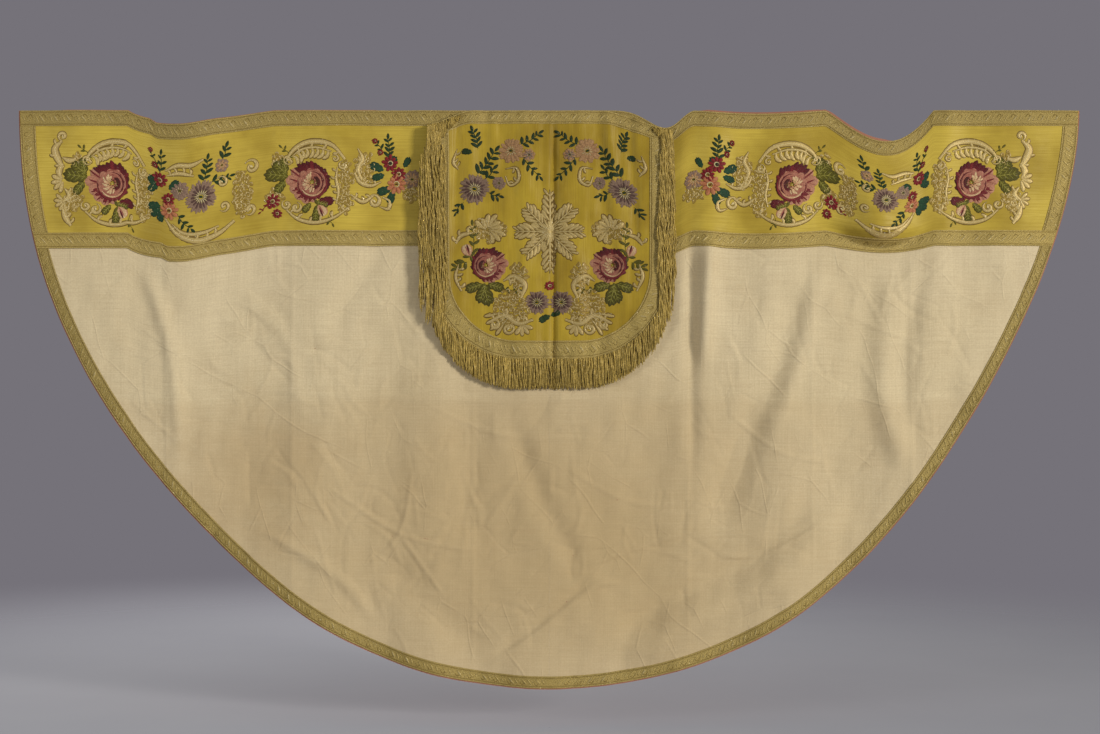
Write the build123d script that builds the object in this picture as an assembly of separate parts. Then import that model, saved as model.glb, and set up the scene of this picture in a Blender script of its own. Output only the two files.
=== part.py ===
from build123d import *
import math
import os

# A semicircular church cope (pluvial) with an orphrey band, a fringed hood and a
# clasp tab, pinned along its straight edge and hanging flat, face forward.
#
# Frame: +Z up, +X along the straight (neck) edge, the decorated face looks along -Y.
# The origin is the middle of the straight edge, on the rear plane of the cloak.
# "Depth" below always means distance forward of the rear plane, so y = -depth.

# ---------------------------------------------------------------- driving sizes (mm)
DROP = 1405.0                 # neck edge to the lowest point of the hem
HALF_WIDTH = 1290.0           # centre back to the end of the straight edge, as hung
PULL_LEFT = 38.0              # how far the hanging cloth draws the side hems in
PULL_RIGHT = 62.0
BAND_HEIGHT = 330.0           # orphrey band along the straight edge
GALLOON = 38.0                # braid round the band
HEM_GALLOON = 29.0            # braid along the curved hem
LINING_EDGE = 6.0             # lining rolled out past the hem braid
FOLD_X = 335.0                # the two vertical folds, either side of the hood
HALF_GAP = 0.2                # half the cut between two bodies or two pieces

HOOD_HALF = 244.0             # silk field of the hood, centre to braid
HOOD_BOTTOM = 561.0
HOOD_CORNER = 170.0
HOOD_TOP = 2.0                # the hood's top edge, below the neck edge
HOOD_TOP_GALLOON = 32.0
HOOD_GALLOON = 42.0           # braid round the sides and bottom of the hood
HEADING = 8.0                 # woven heading that holds the fringe strands
FRINGE_HALF = 314.0           # outer limits of the hanging fringe
FRINGE_BOTTOM = 681.0
FRINGE_CORNER = 250.0
FRINGE_START = 30.0           # the side fringes begin this far down

TAB_LEFT, TAB_RIGHT = 420.0, 560.0   # clasp tab, folded back behind the right front
TAB_LENGTH = 160.0
WIRE = 0.7                    # radius of the hook and eye wire
CLASPS = 3                    # hooks on the tab, and eyes opposite

# ------------------------------------------------------------------ layers of cloth
# Depth of each layer's rear and front face, counted from the lining's rear face.
LINING = (0.0, 0.8)
BODY_CLOTH = (1.0, 1.8)
CANVAS = (2.0, 2.8)
BAND_SILK = (3.0, 3.8)
BAND_BRAID = (4.0, 5.0)
HEM_BRAID = (2.0, 3.0)

HOOD_LINING = (0.0, 0.8)
HOOD_BUCKRAM = (1.0, 2.0)
HOOD_SILK = (2.2, 3.0)
HOOD_BRAID = (3.2, 4.4)
FRINGE_LAYER = (0.6, 4.2)

# ------------------------------------------------------------------- hanging shape
# Depth of the rear face along x: flutes between the pins, and valleys at the folds.
BACK_DEPTH = [(-FOLD_X, 0), (-240, 4), (-120, 0), (120, 0), (270, 8), (FOLD_X, 0)]
LEFT_DEPTH = [(-1320, 6), (-1020, 4), (-865, 26), (-664, 6), (-500, 14), (-FOLD_X, 0)]
RIGHT_DEPTH = [(FOLD_X, 0), (515, 10), (673, 6), (740, 38), (790, 52), (860, 52), (934, 10),
               (1020, 6), (1150, 12), (1320, 6)]
HOOD_DEPTH = [(-320, 34), (-240, 22), (-120, 20), (0, 15), (120, 20), (240, 22), (320, 26)]

# Height of the neck edge along x: level at the pins, sagging between them.
NECK_EDGE = [(-1320, 0), (-1020, 0), (-930, -20), (-865, -26), (-780, -20), (-664, 0),
             (139, 0), (215, -30), (283, -41), (FOLD_X, -12), (356, 0), (515, -8), (673, 0),
             (715, -38), (760, -68), (815, -75), (869, -70), (905, -40), (934, 0), (1320, 0)]

HEM_STEPS = 36                # straight stretches in each half of the hem
FAR = 2000.0                  # well outside the cloak
BAND_BOTTOM = -BAND_HEIGHT


def level(stations, x):
    """The height or depth at x of a line given by its corner stations."""
    for (x0, v0), (x1, v1) in zip(stations, stations[1:]):
        if x0 <= x <= x1:
            return v0 + (v1 - v0) * (x - x0) / (x1 - x0)
    return stations[0][1] if x < stations[0][0] else stations[-1][1]


def hem_point(turn):
    """The hem as hung, from the right end (turn 0) to the left end (turn pi)."""
    pull = PULL_RIGHT if turn < math.pi / 2 else PULL_LEFT
    down = math.sin(turn)
    side = math.copysign(1.0, math.cos(turn))
    drawn_in = pull * math.sin(math.pi * abs(down) ** 1.3) ** 2
    return HALF_WIDTH * math.cos(turn) - side * drawn_in, -DROP * down


def hem_line(inset):
    """The hem offset inwards by inset, as points from the right end to the left."""
    points = []
    nudge = 1e-4
    for i in range(2 * HEM_STEPS + 1):
        turn = math.pi * i / (2 * HEM_STEPS)
        x, z = hem_point(turn)
        before, after = hem_point(turn - nudge), hem_point(turn + nudge)
        dx, dz = after[0] - before[0], after[1] - before[1]
        length = math.hypot(dx, dz)
        points.append((x + inset * dz / length, z - inset * dx / length))
    return points


def neck_line(x0, x1, below):
    """Points along the neck edge from x0 to x1, lowered by below."""
    inside = [x for x, _ in NECK_EDGE if x0 < x < x1]
    return [(x, level(NECK_EDGE, x) - below) for x in [x0, *inside, x1]]


def prism(outline):
    """A solid with the given (x, z) outline, right through the cloak in y."""
    face = make_face(Plane.XZ * Polyline(*outline, close=True))
    return extrude(face, amount=FAR / 4, both=True)


def slab(stations, layer, x0, x1):
    """One pleated layer of cloth between x0 and x1, far taller than the cloak."""
    rear, front = layer
    inside = [x for x, _ in stations if x0 < x < x1]
    across = [x0, *inside, x1]
    back_line = [(x, -level(stations, x) - rear) for x in across]
    front_line = [(x, -level(stations, x) - front) for x in reversed(across)]
    face = make_face(Polyline(*back_line, *front_line, close=True))
    return extrude(face, amount=FAR, both=True)


def box(x0, x1, z0, z1):
    """A prism with a rectangular (x, z) outline."""
    return prism([(x0, z0), (x1, z0), (x1, z1), (x0, z1)])


def cloak_outline(below, inset):
    """The whole cloak, below the neck edge and inside the hem."""
    hem = hem_line(inset)
    neck = neck_line(hem[-1][0], hem[0][0], below)
    return prism(hem + neck[1:-1] if below == 0 else hem[1:-1] + neck)


def band_outline(below, bottom, inset):
    """A strip of the cloak from below the neck edge down to a level bottom."""
    return cloak_outline(below, inset) & box(-FAR, FAR, bottom, FAR / 4)


def hood_outline(margin, top):
    """The hood's U shape grown by margin, below its top edge lowered by top."""
    half, bottom, corner = HOOD_HALF + margin, -HOOD_BOTTOM - margin, HOOD_CORNER + margin
    return u_shape(half, bottom, corner) & prism(hood_top_line(top) + [(FAR, -FAR), (-FAR, -FAR)])


def hood_top_line(lowered):
    """The hood's top edge: level, then falling towards its right corner."""
    z = -HOOD_TOP - lowered
    return [(-FAR, z - 10), (-297, z - 10), (-262, z), (139, z), (286, z - 40), (FAR, z - 48)]


def u_shape(half, bottom, corner):
    """A block with straight sides and two round lower corners."""
    face = make_face(Plane.XZ * (
        Line((-half, 0), (-half, bottom + corner))
        + RadiusArc((-half, bottom + corner), (-half + corner, bottom), -corner)
        + Line((-half + corner, bottom), (half - corner, bottom))
        + RadiusArc((half - corner, bottom), (half, bottom + corner), -corner)
        + Line((half, bottom + corner), (half, 0))
        + Line((half, 0), (-half, 0))))
    return extrude(face, amount=FAR / 4, both=True)


def write(name, shape):
    """Save one piece as its own part file."""
    solids = shape.solids()
    print(name, len(solids), "solids", round(sum(s.volume for s in solids) / 1000, 1), "cm3")
    export_step(solids[0] if len(solids) == 1 else Compound(children=list(solids)),
                f"parts/{name}.step")


# ------------------------------------------------------------------ the cloak itself
def cloak_section(side, stations, x0, x1):
    """Every layer of one section of the cloak, between x0 and x1."""
    write(f"lining_{side}", slab(stations, LINING, x0, x1) & cloak_outline(1.0, -LINING_EDGE))
    write(f"body_cloth_{side}", slab(stations, BODY_CLOTH, x0, x1) & cloak_outline(0.0, 0.0))
    band_slab = band_outline(4.0, BAND_BOTTOM + 4.0, 4.0)
    write(f"orphrey_canvas_{side}", slab(stations, CANVAS, x0, x1) & band_slab)

    silk = slab(stations, BAND_SILK, x0, x1) & band_outline(0.0, BAND_BOTTOM, 0.0)
    if side == "back":
        write("orphrey_silk_back_left", silk & box(-FAR, -HALF_GAP, -FAR, FAR))
        write("orphrey_silk_back_right", silk & box(HALF_GAP, FAR, -FAR, FAR))
    else:
        write(f"orphrey_silk_{side}", silk)

    braid = slab(stations, BAND_BRAID, x0, x1)
    whole = braid & band_outline(0.0, BAND_BOTTOM, 0.0)
    write(f"top_galloon_{side}", whole - band_outline(GALLOON, BAND_BOTTOM - 1.0, -FAR / 20))
    write(f"lower_galloon_{side}", whole & box(-FAR, FAR, -FAR, BAND_BOTTOM + GALLOON))
    if side != "back":
        between = band_outline(GALLOON + HALF_GAP, BAND_BOTTOM + GALLOON + HALF_GAP, 0.0)
        write(f"end_galloon_{side}", (braid & between) - cloak_outline(-FAR / 20, GALLOON))

    hem = slab(stations, HEM_BRAID, x0, x1) & cloak_outline(0.0, 0.0)
    below_band = box(-FAR, FAR, -FAR, BAND_BOTTOM - HALF_GAP)
    write(f"hem_galloon_{side}", (hem & below_band) - cloak_outline(-FAR / 20, HEM_GALLOON))


# ------------------------------------------------------------------------- the hood
def hood_pieces():
    """The hood's backing, silk, braids and the fringe round its edge."""
    left = box(-FAR, -HALF_GAP, -FAR, FAR)
    right = box(HALF_GAP, FAR, -FAR, FAR)
    full = hood_outline(HOOD_GALLOON, 0.0)
    field_top = HOOD_TOP_GALLOON

    def layer(depths):
        return slab(HOOD_DEPTH, depths, -FRINGE_HALF - 5, FRINGE_HALF + 5)

    write("hood_lining", layer(HOOD_LINING) & hood_outline(HOOD_GALLOON - 2.0, 1.0))
    write("hood_buckram", layer(HOOD_BUCKRAM) & hood_outline(HOOD_GALLOON - 4.0, 2.0))
    silk = layer(HOOD_SILK) & full
    write("hood_silk_left", silk & left)
    write("hood_silk_right", silk & right)

    braid = layer(HOOD_BRAID)
    write("hood_top_galloon", (braid & full) - hood_outline(HOOD_GALLOON + 5.0, field_top))
    border = hood_outline(HOOD_GALLOON, field_top + HALF_GAP) - hood_outline(0.0, -FAR / 20)
    write("hood_border_galloon", braid & border)

    heading_edge = HOOD_GALLOON + HEADING
    heading = hood_outline(heading_edge, FRINGE_START) - hood_outline(HOOD_GALLOON + HALF_GAP, -FAR / 20)
    write("fringe_heading", braid & heading)

    outer = u_shape(FRINGE_HALF, -FRINGE_BOTTOM, FRINGE_CORNER)
    strands = layer(FRINGE_LAYER) & outer & box(-FAR, FAR, -FAR, -FRINGE_START - HOOD_TOP)
    strands = strands - hood_outline(heading_edge + HALF_GAP, -FAR / 20)
    fold = -HOOD_BOTTOM - heading_edge
    above, below = box(-FAR, FAR, fold, FAR), box(-FAR, FAR, -FAR, fold - 2 * HALF_GAP)
    write("side_fringe_left", strands & above & left)
    write("side_fringe_right", strands & above & right)
    write("bottom_fringe", strands & below)


def hood_stitches():
    """Short bars of thread that tack the hood to the neck edge, behind its top."""
    bars = []
    count = 7
    reach = HOOD_HALF - 40
    for i in range(count):
        x = -reach + i * (reach + 110) / (count - 1)
        front = -level(HOOD_DEPTH, x) + 0.3
        rear = -level(BACK_DEPTH, x) - BAND_BRAID[1] - 0.2
        size = (3.0, rear - front, 1.5)
        bars.append(Pos(x, (rear + front) / 2, -HOOD_TOP - 3.0) * Box(*size))
    write("hood_stitches", Compound(children=bars))


# ------------------------------------------------------------------------ the clasp
def wire_loop(x, y, z, width, height):
    """A U of wire standing in the xz plane, its legs upwards."""
    half = width / 2 - WIRE
    path = (Line((-half, height), (-half, half))
            + RadiusArc((-half, half), (half, half), -half)
            + Line((half, half), (half, height)))
    path = Plane.XZ.offset(0) * path
    start = Plane(path @ 0, z_dir=path % 0)
    return Pos(x, y, z) * sweep(start * Circle(WIRE), path=path)


def clasp_pieces():
    """The lined tab behind the right front, its hooks, and the eyes opposite."""
    rear_depth, front_depth = 1.2, 3.2
    middle = (TAB_LEFT + TAB_RIGHT) / 2
    top, tab_width = -12.0, TAB_RIGHT - TAB_LEFT
    blank = Pos(middle, -(rear_depth + front_depth) / 2, top - TAB_LENGTH / 2) * Box(
        tab_width, front_depth - rear_depth, TAB_LENGTH)
    corners = blank.edges().filter_by(Axis.Y).group_by(Axis.Z)[0]
    write("clasp_tab", fillet(corners, 12.0))

    hooks, eyes = [], []
    pitch = tab_width / CLASPS
    wire_depth = (rear_depth + front_depth) / 2
    for i in range(CLASPS):
        offset = (i - (CLASPS - 1) / 2) * pitch
        hooks.append(wire_loop(middle + offset, -wire_depth, top - TAB_LENGTH - 12.3, 8.0, 12.0))
        eyes.append(wire_loop(-middle + offset, -wire_depth, top - 14.0, 10.0, 12.0))
    write("clasp_hooks", Compound(children=hooks))
    write("clasp_eyes", Compound(children=eyes))


os.makedirs("parts", exist_ok=True)
cloak_section("back", BACK_DEPTH, -FOLD_X + HALF_GAP, FOLD_X - HALF_GAP)
cloak_section("left", LEFT_DEPTH, -FAR, -FOLD_X - HALF_GAP)
cloak_section("right", RIGHT_DEPTH, FOLD_X + HALF_GAP, FAR)
hood_pieces()
hood_stitches()
clasp_pieces()
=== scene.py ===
"""The looks of a semicircular cope, pinned out by its straight neck edge, face forward.

Every layer of the cloak and the hood is laid on one of two hanging surfaces, CLOAK and
HOOD. A place on a surface is given in the plane of the wall: x along the neck edge and
z upwards, both in metres, as the cloth would lie if the neck edge did not sag. `lift` is
the distance in front of the lining's rear face, along the surface normal.
"""
import math

import bmesh
import bpy
import numpy as np
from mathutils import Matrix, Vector


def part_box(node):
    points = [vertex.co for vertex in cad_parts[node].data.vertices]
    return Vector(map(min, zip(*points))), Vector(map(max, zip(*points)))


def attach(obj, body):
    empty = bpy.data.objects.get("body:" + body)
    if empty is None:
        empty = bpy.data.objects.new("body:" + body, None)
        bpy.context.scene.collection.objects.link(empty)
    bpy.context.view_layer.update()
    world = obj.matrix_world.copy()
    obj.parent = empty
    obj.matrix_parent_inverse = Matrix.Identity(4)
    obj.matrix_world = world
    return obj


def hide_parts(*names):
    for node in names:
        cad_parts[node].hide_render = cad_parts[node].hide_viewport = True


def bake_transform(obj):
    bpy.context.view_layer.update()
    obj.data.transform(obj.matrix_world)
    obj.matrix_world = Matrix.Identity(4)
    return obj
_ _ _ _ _
_What is expected_.
Start at the line with "hooks, eyes = [], []" and stop after the line with "bpy.context.scene.collection.objects.link(empty)". Repeat exactly the lines in that range.

_Output below_.
    hooks, eyes = [], []
    pitch = tab_width / CLASPS
    wire_depth = (rear_depth + front_depth) / 2
    for i in range(CLASPS):
        offset = (i - (CLASPS - 1) / 2) * pitch
        hooks.append(wire_loop(middle + offset, -wire_depth, top - TAB_LENGTH - 12.3, 8.0, 12.0))
        eyes.append(wire_loop(-middle + offset, -wire_depth, top - 14.0, 10.0, 12.0))
    write("clasp_hooks", Compound(children=hooks))
    write("clasp_eyes", Compound(children=eyes))


os.makedirs("parts", exist_ok=True)
cloak_section("back", BACK_DEPTH, -FOLD_X + HALF_GAP, FOLD_X - HALF_GAP)
cloak_section("left", LEFT_DEPTH, -FAR, -FOLD_X - HALF_GAP)
cloak_section("right", RIGHT_DEPTH, FOLD_X + HALF_GAP, FAR)
hood_pieces()
hood_stitches()
clasp_pieces()
=== scene.py ===
"""The looks of a semicircular cope, pinned out by its straight neck edge, face forward.

Every layer of the cloak and the hood is laid on one of two hanging surfaces, CLOAK and
HOOD. A place on a surface is given in the plane of the wall: x along the neck edge and
z upwards, both in metres, as the cloth would lie if the neck edge did not sag. `lift` is
the distance in front of the lining's rear face, along the surface normal.
"""
import math

import bmesh
import bpy
import numpy as np
from mathutils import Matrix, Vector


def part_box(node):
    points = [vertex.co for vertex in cad_parts[node].data.vertices]
    return Vector(map(min, zip(*points))), Vector(map(max, zip(*points)))


def attach(obj, body):
    empty = bpy.data.objects.get("body:" + body)
    if empty is None:
        empty = bpy.data.objects.new("body:" + body, None)
        bpy.context.scene.collection.objects.link(empty)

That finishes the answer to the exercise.